Static and Dynamic Network Information
Topology information obtained from access to relatively permanent Layer 2 and Layer 3 devices is called
Static Information in the HTML interface. Dynamic Information refers to frequently changing
information such as host names, or DHCP-leased IP addresses obtained through devices or agents that
report dynamic events, such as 802.1X access control configurations, the Cisco Security Agent, or other
security suite software. The CS-MARS can determine a mitigation point and an enforcement device if a
Cisco 802.1X-enabled switch is running DHCP-snooping with RADIUS authentication through a Cisco
Access Control Server (ACS). When a DHCP-snooping transaction is completed, the switch sends a log
message to the ACS. The ACS logs are sent to the CS-MARS to report the Source IP address, user name,
connection start and stop times, physical interface, and MAC address of each 802.1X client.

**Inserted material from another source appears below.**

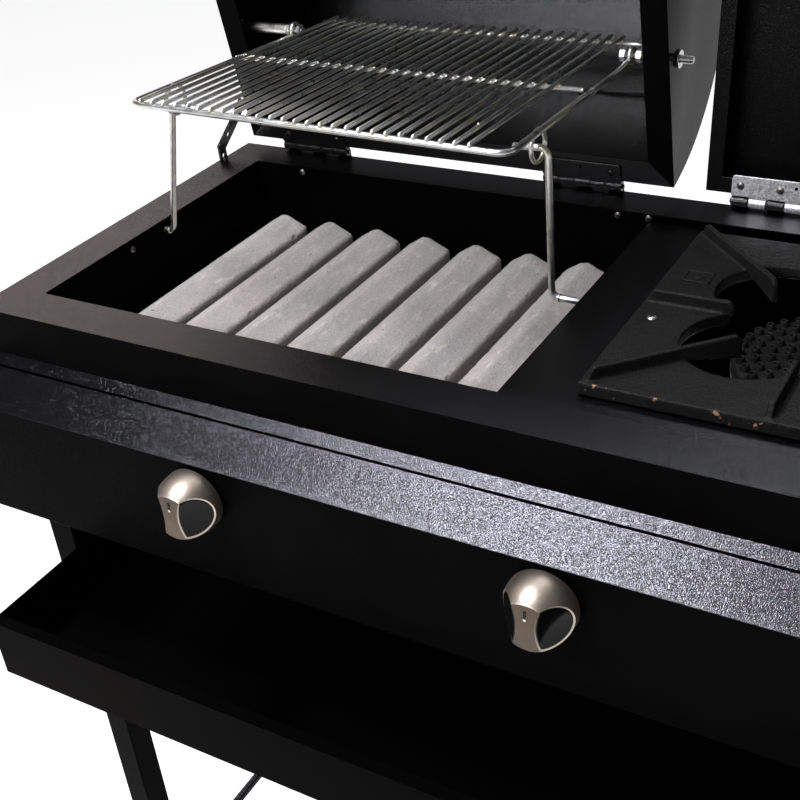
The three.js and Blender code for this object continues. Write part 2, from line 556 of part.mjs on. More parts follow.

Because
802.1X clients are often mobile, remember that 802.1X mitigation actions can occur only when the
attacking host is currently connected to the network.
Note
For some 802.1X switch configurations, it is not possible for CS-MARS to determine the correct
physical interface to which to push a mitigation command. This occurs for switches, such as the Cisco
Catalyst 3550 Multilayer switch, where a FastEthernet and a Gigabit Ethernet port can have the same
module
/
port
designation (for example, 0/1). Because CS-MARS receives only the
module
/
port
information from the Cisco ACS logs, it cannot identify the specific port to mitigate. The following
message appears in these circumstances:
No mitigation possible. Enforcement device exists but interface names conflict. Determine
appropriate interface and mitigate manually.